Firestone also found the "shoulder pockets," or the hollowed-out spaces that run around the edges of the tread on the tire's shoulder, were much deeper on some of the recalled tires. Deep cracks tended to form at the bottoms of the pockets and could become the starting points for later tread separations.
Firestone's conclusions about Ford's role in the tire failures don't mention the design of the Explorer itself and the part that it might play in the high number of fatal rollovers the vehicles have experienced when equipped with Firestone tires.
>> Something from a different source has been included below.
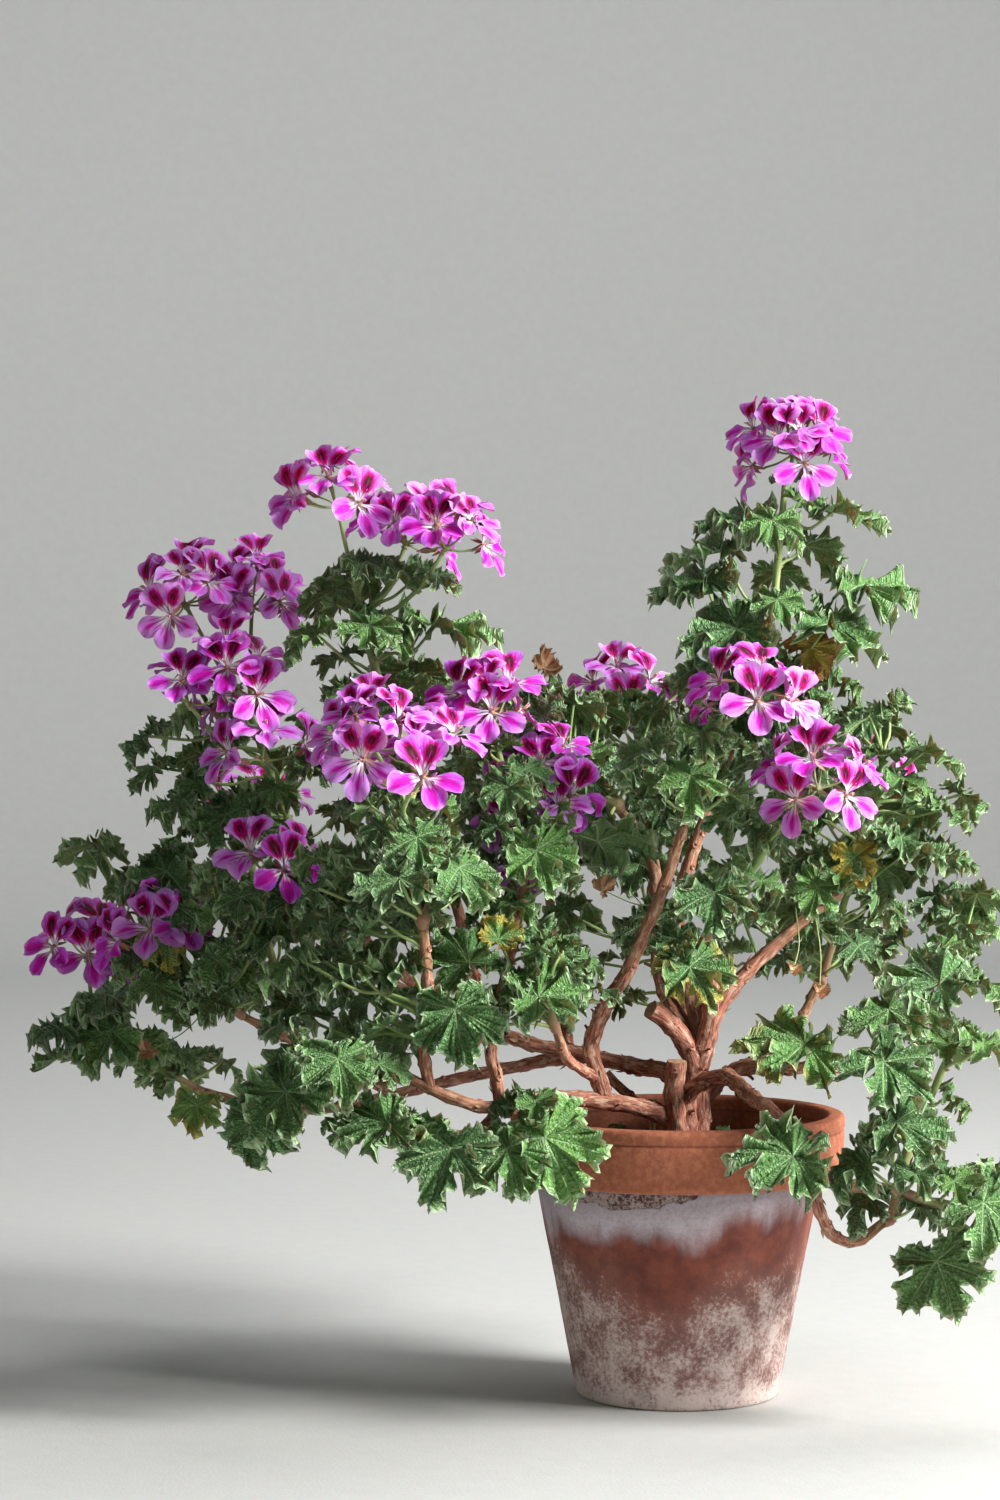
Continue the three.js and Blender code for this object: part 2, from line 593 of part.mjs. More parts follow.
// A thin star-shaped blade with a stalk growing from the middle of its underside, as one closed
// mesh. The frame's third axis is the way the blade faces and its second axis points to its tip.
function blade({ outline, size, thickness, frame, joint, bends, root, stalk }) {
  const place = (x, y, z) => new THREE.Vector3(x, y, z).applyMatrix4(frame).add(joint);
  const count = outline.length;
  const points = [joint.clone()];
  const rims = [[], []];
  for (const side of [0, 1]) {
    outline.forEach(([turn, reach, height, notch], i) => {
      if (side === 1 && notch) {
        rims[side].push(rims[0][i]);
        return;
      }
      const angle = radians(turn);
      const x = -Math.sin(angle) * reach * size;
      const y = Math.cos(angle) * reach * size;
      const drop = notch ? 0.5 : side;
      rims[side].push(points.length);
      points.push(place(x, y, height * size - drop * thickness));
    });
  }
  const top = (i) => rims[0][i % count];
  const under = (i) => rims[1][i % count];
  const right = new THREE.Vector3().setFromMatrixColumn(frame, 0);
  const face = new THREE.Vector3().setFromMatrixColumn(frame, 2);
  const centres = [place(0, 0, -thickness), ...bends, root];
  const ringStart = points.length;
  let across = right;
  centres.forEach((centre, level) => {
    const way = level === 0 ? face : centres[level - 1].clone().sub(centre).normalize();
    across = across.clone().addScaledVector(way, -across.dot(way)).normalize();
    const along = way.clone().cross(across);
    for (const turn of [60, 180, 300]) {
      const angle = radians(turn);
      const point = centre.clone();
      point.addScaledVector(across, -Math.sin(angle) * stalk);
      point.addScaledVector(along, Math.cos(angle) * stalk);
      points.push(point);
    }
  });
  const ring = (level, i) => ringStart + level * 3 + (i % 3);
  const nearest = (i) => {
    const next = outline[(i + 1) % count][0] + (i + 1 === count ? 360 : 0);
    return Math.floor((outline[i][0] + next) / 2 / 120) % 3;
  };
  const faces = [];
  for (let i = 0; i < count; i += 1) {
    const here = nearest(i);
    const before = nearest((i + count - 1) % count);
    faces.push([0, top(i), top(i + 1)]);
    faces.push([under(i + 1), under(i), ring(0, here)]);
    if (before !== here) {
      faces.push([under(i), ring(0, before), ring(0, here)]);
    }
    faces.push([top(i), under(i), under(i + 1)], [top(i), under(i + 1), top(i + 1)]);
  }
  const last = centres.length - 1;
  for (let level = 0; level < last; level += 1) {
    for (let i = 0; i < 3; i += 1) {
      faces.push([ring(level, i), ring(level + 1, i), ring(level + 1, i + 1)]);
      faces.push([ring(level, i), ring(level + 1, i + 1), ring(level, i + 1)]);
    }
  }
  faces.push([ring(last, 0), ring(last, 2), ring(last, 1)]);
  return solidFrom(points, faces.filter((corners) => new Set(corners).size === 3));
}

function frameFrom(face, tip) {
  const z = face.clone().normalize();
  const y = tip.clone().addScaledVector(z, -tip.dot(z)).normalize();
  const x = y.clone().cross(z);
  return new THREE.Matrix4().makeBasis(x, y, z);
}

// Where a petiole bends on its way to the blade, kept under the blade.
const BEND_PLACE = 0.4;
const BEND_DROP = 0.22;
function petioleBend(joint, root, face) {
  const span = root.clone().sub(joint);
  const bend = joint.clone().addScaledVector(span, BEND_PLACE);
  return bend.addScaledVector(face, -BEND_DROP * span.length());
}

function leafSolid(leaf, [swing, lift, shrink], extra, stub = false) {
  const turn = new THREE.Matrix4().makeRotationZ(swing);
  const arm = leaf.joint.clone().sub(leaf.root).applyMatrix4(turn);
  const joint = leaf.root.clone().add(arm);
  joint.z += lift;
  const face = leaf.face.clone().applyMatrix4(turn).normalize();
  const tip = leaf.tip.clone().applyMatrix4(turn);
  return blade({
    outline: LEAF_OUTLINE,
    size: leaf.size * shrink + extra,
    thickness: BLADE + 2 * extra,
    frame: frameFrom(face, tip),
    joint: joint.addScaledVector(face, extra),
    bends: stub || !leaf.curved ? [] : [petioleBend(joint, leaf.root, face)],
    root: stub ? joint.clone().addScaledVector(face, -STUB_LENGTH) : leaf.root,
    stalk: PETIOLE + extra,
  });
}

// How the rule sets a leaf: how often it looks for a free place, the part of the shoot that carries
// leaves, and the ranges that each leaf's turn, petiole, size, tilt and droop are drawn from. Leaves
// near the tip are smaller and have shorter petioles.
const LEAF_RULE = {
  tries: 8,
  first: 0.06,
  span: 0.9,
  step: [0.2, 0.8],
  turn: [-0.8, 0.8],
  petiole: [0.7, 1.3],
  petioleTaper: [1.15, 0.4],
  size: [0.82, 1.12],
  sizeTaper: [1.06, 0.26],
  tilt: [0.35, 1.1],
  droop: [0.15, 0.65],
  outward: 0.45,
  upward: 0.6,
  middle: 0.4,
  spacing: 0.85,
};
// No leaf is set over the pot below this height, or anywhere below the other.
const POT_CLEAR = { radius: 150, height: 215 };
const LOWEST_LEAF = 60;

// The leaves that the rule sets along a shoot, each where it is freest of eight places.
function ruledLeaves(name, shoot, taken) {
  const curve = shootCurve(shoot);
  const roll = dice(Math.round(shoot.turn * 1000) + 7);
  const draw = ([low, high]) => low + (high - low) * roll();
  const rule = LEAF_RULE;
  const up = new THREE.Vector3(0, 0, 1);
  const leaves = [];
  for (let i = 0; i < shoot.leaves; i += 1) {
    let best = null;
    for (let attempt = 0; attempt < rule.tries; attempt += 1) {
      const at = rule.first + rule.span * ((i + draw(rule.step)) / shoot.leaves);
      const azimuth = shoot.turn + GOLDEN_ANGLE * i + draw(rule.turn);
      const [longest, shorter] = rule.petioleTaper;
      const reach = shoot.petiole * draw(rule.petiole) * (longest - shorter * at);
      const [largest, smaller] = rule.sizeTaper;
      const size = shoot.size * draw(rule.size) * (largest - smaller * at);
      const tilt = draw(rule.tilt);
      const droop = draw(rule.droop);
      const root = curve.getPoint(at);
      const out = new THREE.Vector3(Math.cos(azimuth), Math.sin(azimuth), 0);
      const away = new THREE.Vector3(root.x, root.y, 0).normalize();
      out.addScaledVector(away, rule.outward).normalize();
      const way = out.clone().addScaledVector(up, rule.upward).normalize();
      const joint = root.clone().addScaledVector(way, reach);
      const face = out.clone().multiplyScalar(tilt).add(up).normalize();
      const tip = out.clone().addScaledVector(up, -droop);
      const centre = joint.clone().addScaledVector(out, size * rule.middle);
      let room = Infinity;
      for (const other of taken) {
        const near = rule.spacing * (size + other.size);
        room = Math.min(room, centre.distanceTo(other.centre) / near);
      }
      const aside = Math.hypot(centre.x, centre.y);
      const overPot = aside < POT_CLEAR.radius && centre.z < POT_CLEAR.height;
      if (overPot || centre.z < LOWEST_LEAF) {
        room -= 2;
      }
      if (!best || room > best.room) {
        best = { room, root, joint, face, tip, size, centre, on: name };
      }
      if (room > 1) {
        break;
      }
    }
    taken.push(best);
    leaves.push(best);
  }
  return leaves;
}

function largeLeaf({ on, at, joint, face, aim, size }) {
  const root = shootCurve(SHOOTS[on]).getPoint(at);
  const tip = new THREE.Vector3(Math.cos(radians(aim)), 0, Math.sin(radians(aim)));
  const facing = vector(face).normalize();
  const frame = frameFrom(facing, tip);
  const along = new THREE.Vector3().setFromMatrixColumn(frame, 1);
  const centre = vector(joint).addScaledVector(along, size * LEAF_RULE.middle);
  return { root, joint: vector(joint), face: facing, tip, size, centre, on, curved: true };
}

// The way of each flower of a head from the head's middle, spread over a dome that is wider for
// more flowers.
function flowerWays(axis, flowers, spin) {
  const spread = Math.min(1.72, 0.5 + 0.26 * flowers);
  const upright = Math.abs(axis.z) < 0.95 ? new THREE.Vector3(0, 0, 1) : new THREE.Vector3(0, 1, 0);
  const side = axis.clone().cross(upright).normalize();
  const front = axis.clone().cross(side);
  return Array.from({ length: flowers }, (_, k) => {
    const lean = Math.acos(1 - (1 - Math.cos(spread)) * ((k + 0.5) / flowers));
    const turn = spin + GOLDEN_ANGLE * k;
    const way = axis.clone().multiplyScalar(Math.cos(lean));
    way.addScaledVector(side, Math.sin(lean) * Math.cos(turn));
    return way.addScaledVector(front, Math.sin(lean) * Math.sin(turn));
  });
}

function flowerSolid(hub, way, [swing, lift, reach], extra, stub = false) {
  const axis = new THREE.Vector3(0, 0, 1);
  const aimed = way.clone().applyAxisAngle(axis, swing);
  aimed.z += lift;
  aimed.normalize();
  const joint = hub.clone().addScaledVector(aimed, FLOWER_STALK * reach);
  const tip = new THREE.Vector3(-aimed.x * 0.4, -aimed.y * 0.4, 1);
  return blade({
    outline: FLOWER_OUTLINE,
    size: FLOWER_REACH + extra,
    thickness: PETAL + 2 * extra,
    frame: frameFrom(aimed, tip),
    joint: joint.clone().addScaledVector(aimed, extra),
    bends: [],
    root: stub ? hub.clone().lerp(joint, 0.8) : hub,
    stalk: PEDICEL + extra,
  });
}

// ---------------------------------------------------------------- putting the plant together

// Ways to bend a leaf or a flower aside: a turn about the upright, a lift, and a share of its
// size or of its stalk's length.
const SWINGS = [0, 0.15, -0.15, 0.3, -0.3, 0.5, -0.5, 0.75, -0.75];
const LEAF_BENDS = SWINGS.flatMap((swing, step) => (
  [0, 9, -9].map((lift) => [swing, lift, 1 - 0.025 * step])
));
const FLOWER_BENDS = [0, 0.2, -0.2, 0.4, -0.4].flatMap((swing) => (
  [0, 0.2, -0.2].flatMap((lift) => [1, 1.2, 0.85, 1.35].map((reach) => [swing, lift, reach]))
));

// Adds a blade to its node, bent clear of the other nodes and, where it can be, of its own.
function addClear(node, bends, make, blocks, own) {
  let fit = null;
  for (const bend of bends) {
    const padded = make(bend, SAFE);
    const tip = make(bend, SAFE, true);
    const clear = !blocks.some((block) => overlaps(padded, block));
    const loose = clear && !own.some((other) => (
      overlaps(tip, other.whole) || overlaps(padded, other.tip)
    ));
    padded.delete();
    tip.delete();
    if (clear && !fit) {
      fit = bend;
    }
    if (loose) {
      fit = bend;
      break;
    }
  }
  if (!fit) {
    return node;
  }
  const whole = make(fit, 0);
  own.push({ whole, tip: make(fit, 0, true) });
  return node.add(whole);
}

function growPlant() {
  const fixed = { pot: buildPot(), soil: buildSoil(), woody_stems: buildWood() };
  const green = {};
  const heads = {};
  const others = (mine) => Object.entries({ ...fixed, ...green, ...heads })
    .filter(([name]) => name !== mine)
    .map(([, solid]) => solid);

  for (const [name, shoot] of Object.entries(SHOOTS)) {
    const curve = shootCurve(shoot);
    const stalks = Object.values(BLOOMS).filter(({ on }) => on === name).map((bloom) => (
      stem(stalkCurve(bloom), STALK_START, STALK_END, STALK_SIDES, bloom.route.length + 1)
    ));
    const axis = stem(curve, WOOD[shoot.from].end, SHOOT_END, SHOOT_SIDES, shoot.route.length + 1);
    green[`shoot_${name}`] = join([axis, ...stalks]);
  }

  Object.entries(BLOOMS).forEach(([name, bloom], order) => {
    const key = `bloom_${name}`;
    const curve = stalkCurve(bloom);
    const axis = curve.getTangent(1);
    const hub = curve.getPoint(1).addScaledVector(axis, HUB + GAP);
    const lift = axis.clone().add(new THREE.Vector3(0, -0.15, 0.5)).normalize();
    const own = [];
    heads[key] = hubSolid(hub);
    for (const way of flowerWays(lift, bloom.flowers, order * 1.3)) {
      const make = (bend, extra, stub) => flowerSolid(hub, way, bend, extra, stub);
      heads[key] = addClear(heads[key], FLOWER_BENDS, make, others(key), own);
    }
  });

  const taken = [];
  for (const bloom of Object.values(BLOOMS)) {
    const centre = stalkCurve(bloom).getPoint(1).add(new THREE.Vector3(0, 0, HEAD_MIDDLE));
    taken.push({ centre, size: HEAD_ROOM });
  }
  const leaves = LARGE_LEAVES.map(largeLeaf);
  taken.push(...leaves);
  for (const [name, shoot] of Object.entries(SHOOTS)) {
    leaves.push(...ruledLeaves(name, shoot, taken));
  }
  const ownLeaves = Object.fromEntries(Object.keys(SHOOTS).map((name) => [name, []]));
  for (const leaf of leaves) {
    const key = `shoot_${leaf.on}`;
    const make = (bend, extra, stub) => leafSolid(leaf, bend, extra, stub);
    green[key] = addClear(green[key], LEAF_BENDS, make, others(key), ownLeaves[leaf.on]);
  }
  return { fixed, green, heads };
}

// The small knob that the flower stalks of a head grow from.
function hubSolid(centre) {
  const corners = [[1, 0, 0], [0, 1, 0], [-1, 0, 0], [0, -1, 0], [0, 0, 1], [0, 0, -1]];
  const points = corners.map((corner) => vector(corner).multiplyScalar(HUB).add(centre));
  const faces = [0, 1, 2, 3].flatMap((i) => [[i, (i + 1) % 4, 4], [(i + 1) % 4, i, 5]]);
  return solidFrom(points, faces);
}

const plant = growPlant();
const geranium = new THREE.Group();
geranium.add(
  meshFrom('pot', plant.fixed.pot, TERRACOTTA),
  meshFrom('soil', plant.fixed.soil, SOIL),
  meshFrom('woody_stems', plant.fixed.woody_stems, BARK),
);
for (const [name, solid] of Object.entries(plant.green)) {
  geranium.add(meshFrom(name, solid, LEAF));
}
for (const [name, solid] of Object.entries(plant.heads)) {
  geranium.add(meshFrom(name, solid, PETALS));
}

export default geranium;
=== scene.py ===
"""Potted regal geranium: an old woody plant with two-tone flowers in a weathered clay pot.

The plan of stems, leaves and flower heads is given in millimetres, and the meshes are in metres.
+Z is up, and the origin is at the middle of the pot's foot. The camera looks along +Y.
"""

import json
import logging
import math
import random
from dataclasses import dataclass
from enum import Enum
from typing import Callable, Iterable, Iterator, Sequence

import bpy
import numpy as np
from mathutils import Matrix, Vector, noise

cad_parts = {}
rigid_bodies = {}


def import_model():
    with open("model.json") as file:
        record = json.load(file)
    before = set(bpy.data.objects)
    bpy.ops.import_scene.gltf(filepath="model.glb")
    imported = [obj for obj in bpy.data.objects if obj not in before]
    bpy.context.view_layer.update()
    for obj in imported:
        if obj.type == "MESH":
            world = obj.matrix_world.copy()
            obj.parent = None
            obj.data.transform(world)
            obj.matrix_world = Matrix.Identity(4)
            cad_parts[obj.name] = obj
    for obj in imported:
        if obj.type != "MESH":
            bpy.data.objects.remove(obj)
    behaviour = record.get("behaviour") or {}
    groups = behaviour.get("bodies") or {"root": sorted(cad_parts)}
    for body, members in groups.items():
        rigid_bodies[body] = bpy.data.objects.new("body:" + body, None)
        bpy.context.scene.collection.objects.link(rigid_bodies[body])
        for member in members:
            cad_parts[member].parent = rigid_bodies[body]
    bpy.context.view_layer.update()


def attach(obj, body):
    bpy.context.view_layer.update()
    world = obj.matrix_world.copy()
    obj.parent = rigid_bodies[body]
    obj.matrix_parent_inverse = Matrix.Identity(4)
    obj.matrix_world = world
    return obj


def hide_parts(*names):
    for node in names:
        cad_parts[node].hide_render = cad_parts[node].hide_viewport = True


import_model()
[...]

One indication of how juries react to Ford and Firestone's dueling reports -- as well as Ford's liability for rollover accidents in Explorers overall -- is expected to come early next year. A personal-injury suit naming Ford and Firestone is set to begin trial Jan. 8 in state court in Corpus Christi, Texas, on behalf of Donna Bailey, a 43-year-old single mother who is now a ventilator-dependent quadriplegic following a rollover in a Ford Explorer equipped with Firestone Wilderness tires last March.
The case is particularly noteworthy because the tires on Ms. Bailey's Explorer were made at a Firestone plant in Wilson, N.C., not at the Decatur, Ill. plant that both Ford and Firestone have isolated as the source of the tire maker's manufacturing problem. That means the Firestones on Ms. Bailey's Explorer would not have been among the 6.5 million recalled last August. "These are the same tires that Ford and Firestone are using on vehicles today," said Ms. Bailey's lawyer, Tab Turner, of Little Rock, Ark., a specialist in Ford rollover cases.
Joan Claybrook, a former NHTSA administrator who heads Public Citizen, a Washington-based consumer advocates' group, said Firestone's findings suggest "a lethal combination" involving the Explorer and the tires.
"To suggest Ford has no liability is ridiculous," said Ms. Claybrook, whose group has called on the NHTSA to expand the recall. "Tire companies and auto companies expect tires to fail -- that's why they give you a spare and a jack. But the Ford Explorer can't tolerate this kind of failure because where there's been tire failure, there have been rollovers and deaths."